▶ [Data excerpts]
+===+
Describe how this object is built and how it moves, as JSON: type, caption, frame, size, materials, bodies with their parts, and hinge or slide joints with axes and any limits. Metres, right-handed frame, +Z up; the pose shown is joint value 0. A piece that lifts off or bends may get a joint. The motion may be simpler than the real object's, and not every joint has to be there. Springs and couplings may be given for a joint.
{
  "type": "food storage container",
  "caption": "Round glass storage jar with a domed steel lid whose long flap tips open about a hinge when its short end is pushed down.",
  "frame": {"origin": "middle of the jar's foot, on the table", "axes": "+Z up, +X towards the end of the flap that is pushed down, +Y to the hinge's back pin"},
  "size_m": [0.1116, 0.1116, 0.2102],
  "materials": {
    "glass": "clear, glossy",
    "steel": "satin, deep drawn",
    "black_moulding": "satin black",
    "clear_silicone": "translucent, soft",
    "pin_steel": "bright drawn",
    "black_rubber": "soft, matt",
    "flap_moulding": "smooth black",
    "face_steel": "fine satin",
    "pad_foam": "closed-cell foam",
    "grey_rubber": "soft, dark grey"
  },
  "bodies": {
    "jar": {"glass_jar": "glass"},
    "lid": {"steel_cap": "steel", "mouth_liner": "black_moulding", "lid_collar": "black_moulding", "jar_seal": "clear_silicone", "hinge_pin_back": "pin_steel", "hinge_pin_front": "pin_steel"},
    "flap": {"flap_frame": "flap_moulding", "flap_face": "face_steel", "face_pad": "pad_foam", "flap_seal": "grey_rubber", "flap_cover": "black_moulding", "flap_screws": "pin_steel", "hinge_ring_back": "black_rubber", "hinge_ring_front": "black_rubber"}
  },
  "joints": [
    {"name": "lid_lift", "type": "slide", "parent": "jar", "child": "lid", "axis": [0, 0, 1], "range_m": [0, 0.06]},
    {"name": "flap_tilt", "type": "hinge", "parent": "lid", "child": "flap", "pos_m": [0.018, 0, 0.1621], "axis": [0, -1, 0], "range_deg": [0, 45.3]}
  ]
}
+===+
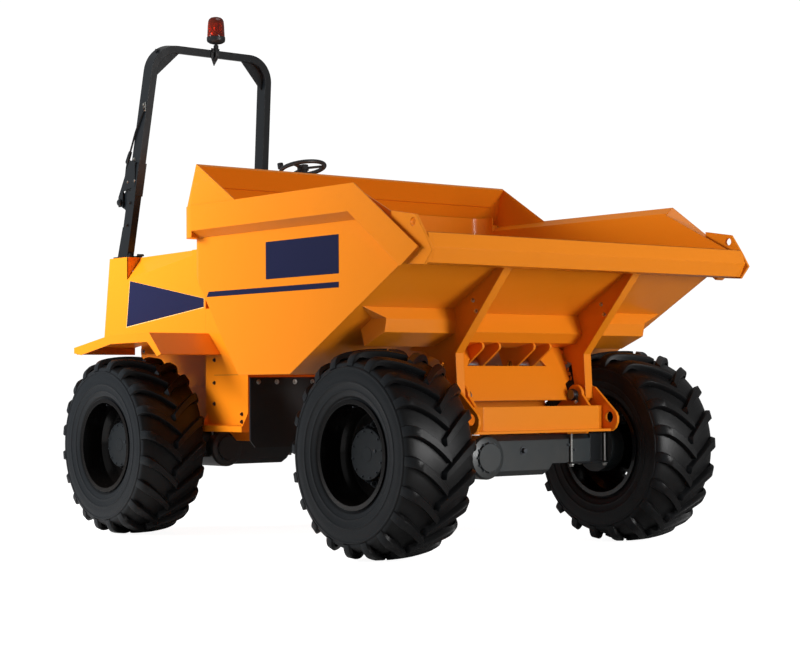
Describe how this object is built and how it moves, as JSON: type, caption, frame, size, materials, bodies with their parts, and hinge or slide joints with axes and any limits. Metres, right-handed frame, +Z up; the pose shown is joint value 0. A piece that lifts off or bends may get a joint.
+===+
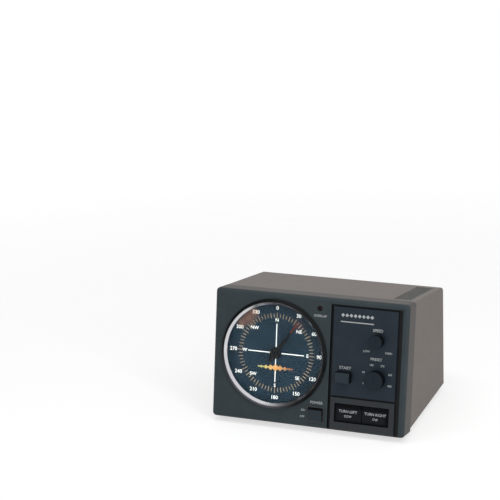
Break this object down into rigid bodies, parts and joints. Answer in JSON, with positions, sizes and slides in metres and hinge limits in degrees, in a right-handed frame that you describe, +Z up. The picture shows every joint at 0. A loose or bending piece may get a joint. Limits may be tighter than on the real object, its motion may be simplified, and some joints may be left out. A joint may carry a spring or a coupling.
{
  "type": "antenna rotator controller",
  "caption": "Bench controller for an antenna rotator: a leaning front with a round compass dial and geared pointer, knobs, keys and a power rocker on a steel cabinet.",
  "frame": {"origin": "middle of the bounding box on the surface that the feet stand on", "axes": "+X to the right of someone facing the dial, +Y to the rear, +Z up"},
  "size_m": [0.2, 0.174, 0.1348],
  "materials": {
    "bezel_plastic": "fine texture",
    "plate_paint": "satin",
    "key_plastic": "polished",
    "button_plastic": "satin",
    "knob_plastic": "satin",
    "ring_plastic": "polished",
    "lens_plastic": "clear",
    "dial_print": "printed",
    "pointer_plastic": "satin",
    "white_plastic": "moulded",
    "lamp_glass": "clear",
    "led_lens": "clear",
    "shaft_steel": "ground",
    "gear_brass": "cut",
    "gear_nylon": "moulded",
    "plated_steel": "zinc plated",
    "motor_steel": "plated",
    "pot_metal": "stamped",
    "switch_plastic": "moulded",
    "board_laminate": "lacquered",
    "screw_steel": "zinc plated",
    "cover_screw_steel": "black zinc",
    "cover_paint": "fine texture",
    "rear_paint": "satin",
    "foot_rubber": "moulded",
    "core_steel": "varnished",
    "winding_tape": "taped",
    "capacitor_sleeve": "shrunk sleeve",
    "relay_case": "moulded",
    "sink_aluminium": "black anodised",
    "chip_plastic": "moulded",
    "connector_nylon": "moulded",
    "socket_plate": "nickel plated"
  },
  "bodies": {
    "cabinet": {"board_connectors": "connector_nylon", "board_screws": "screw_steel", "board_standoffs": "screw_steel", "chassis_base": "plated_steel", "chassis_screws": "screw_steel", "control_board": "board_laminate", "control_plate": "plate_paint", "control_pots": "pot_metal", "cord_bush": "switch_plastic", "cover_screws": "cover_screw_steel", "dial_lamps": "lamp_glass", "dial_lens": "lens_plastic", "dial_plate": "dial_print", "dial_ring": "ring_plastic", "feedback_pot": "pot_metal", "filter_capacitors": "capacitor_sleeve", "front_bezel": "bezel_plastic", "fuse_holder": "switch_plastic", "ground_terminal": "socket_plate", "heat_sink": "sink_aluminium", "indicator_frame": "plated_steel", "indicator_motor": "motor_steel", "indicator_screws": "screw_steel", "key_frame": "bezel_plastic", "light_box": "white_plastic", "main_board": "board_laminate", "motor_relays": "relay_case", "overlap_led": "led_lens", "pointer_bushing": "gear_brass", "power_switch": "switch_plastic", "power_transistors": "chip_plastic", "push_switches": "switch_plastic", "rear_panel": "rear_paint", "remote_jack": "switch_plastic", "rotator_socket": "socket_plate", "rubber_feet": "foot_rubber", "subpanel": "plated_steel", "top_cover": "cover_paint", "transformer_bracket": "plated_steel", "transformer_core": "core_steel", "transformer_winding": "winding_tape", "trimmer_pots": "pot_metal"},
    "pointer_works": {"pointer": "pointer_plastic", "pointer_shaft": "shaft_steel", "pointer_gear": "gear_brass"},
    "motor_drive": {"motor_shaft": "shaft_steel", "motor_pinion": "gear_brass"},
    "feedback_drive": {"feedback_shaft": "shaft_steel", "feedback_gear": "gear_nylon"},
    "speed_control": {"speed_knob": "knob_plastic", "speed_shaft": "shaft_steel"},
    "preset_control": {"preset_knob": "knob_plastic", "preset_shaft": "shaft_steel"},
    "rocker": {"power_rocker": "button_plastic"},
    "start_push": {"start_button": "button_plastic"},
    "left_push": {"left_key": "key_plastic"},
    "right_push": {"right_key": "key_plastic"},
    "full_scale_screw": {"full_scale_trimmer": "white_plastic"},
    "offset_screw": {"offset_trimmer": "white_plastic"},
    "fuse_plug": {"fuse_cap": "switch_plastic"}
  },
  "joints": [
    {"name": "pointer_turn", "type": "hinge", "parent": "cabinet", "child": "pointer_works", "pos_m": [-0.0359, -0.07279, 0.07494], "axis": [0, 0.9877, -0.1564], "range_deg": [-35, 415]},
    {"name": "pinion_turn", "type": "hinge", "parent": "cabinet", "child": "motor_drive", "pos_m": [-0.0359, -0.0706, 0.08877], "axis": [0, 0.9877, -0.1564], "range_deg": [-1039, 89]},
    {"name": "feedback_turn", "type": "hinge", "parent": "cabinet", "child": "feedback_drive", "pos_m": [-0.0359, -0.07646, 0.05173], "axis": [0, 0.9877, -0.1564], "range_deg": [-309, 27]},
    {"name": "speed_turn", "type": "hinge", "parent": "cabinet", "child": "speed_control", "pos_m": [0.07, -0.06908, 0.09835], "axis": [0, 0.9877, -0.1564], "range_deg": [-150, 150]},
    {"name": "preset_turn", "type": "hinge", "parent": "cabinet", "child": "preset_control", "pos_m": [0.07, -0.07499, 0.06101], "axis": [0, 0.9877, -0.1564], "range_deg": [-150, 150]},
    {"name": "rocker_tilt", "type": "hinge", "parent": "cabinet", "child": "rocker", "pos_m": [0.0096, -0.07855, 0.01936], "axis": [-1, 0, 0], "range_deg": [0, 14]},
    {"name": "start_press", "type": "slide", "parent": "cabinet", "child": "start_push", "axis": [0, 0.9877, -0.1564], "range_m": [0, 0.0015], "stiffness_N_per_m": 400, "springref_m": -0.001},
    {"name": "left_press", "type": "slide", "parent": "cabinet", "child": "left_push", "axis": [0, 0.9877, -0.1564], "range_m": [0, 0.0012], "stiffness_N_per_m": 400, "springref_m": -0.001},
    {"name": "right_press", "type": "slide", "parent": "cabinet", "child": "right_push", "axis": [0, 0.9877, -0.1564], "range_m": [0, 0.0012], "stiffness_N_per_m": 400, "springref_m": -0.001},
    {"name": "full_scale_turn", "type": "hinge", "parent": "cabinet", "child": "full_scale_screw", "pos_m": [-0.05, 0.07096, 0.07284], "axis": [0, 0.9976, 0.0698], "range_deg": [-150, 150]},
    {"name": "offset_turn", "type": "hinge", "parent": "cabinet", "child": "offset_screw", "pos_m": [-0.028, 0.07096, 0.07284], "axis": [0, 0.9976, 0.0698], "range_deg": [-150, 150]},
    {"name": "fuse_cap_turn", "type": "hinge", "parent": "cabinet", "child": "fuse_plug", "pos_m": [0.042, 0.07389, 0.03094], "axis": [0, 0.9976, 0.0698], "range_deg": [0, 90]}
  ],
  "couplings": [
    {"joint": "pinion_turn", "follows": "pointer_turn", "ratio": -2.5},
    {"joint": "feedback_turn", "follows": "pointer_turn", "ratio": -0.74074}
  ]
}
+===+
▶ [Set exercise]
Return every line containing "axes".

▶ [Response to this exercise]
Describe how this object is built and how it moves, as JSON: type, caption, frame, size, materials, bodies with their parts, and hinge or slide joints with axes and any limits. Metres, right-handed frame, +Z up; the pose shown is joint value 0. A piece that lifts off or bends may get a joint. The motion may be simpler than the real object's, and not every joint has to be there. Springs and couplings may be given for a joint.
  "frame": {"origin": "middle of the jar's foot, on the table", "axes": "+Z up, +X towards the end of the flap that is pushed down, +Y to the hinge's back pin"},
Describe how this object is built and how it moves, as JSON: type, caption, frame, size, materials, bodies with their parts, and hinge or slide joints with axes and any limits. Metres, right-handed frame, +Z up; the pose shown is joint value 0. A piece that lifts off or bends may get a joint.
  "frame": {"origin": "middle of the bounding box on the surface that the feet stand on", "axes": "+X to the right of someone facing the dial, +Y to the rear, +Z up"},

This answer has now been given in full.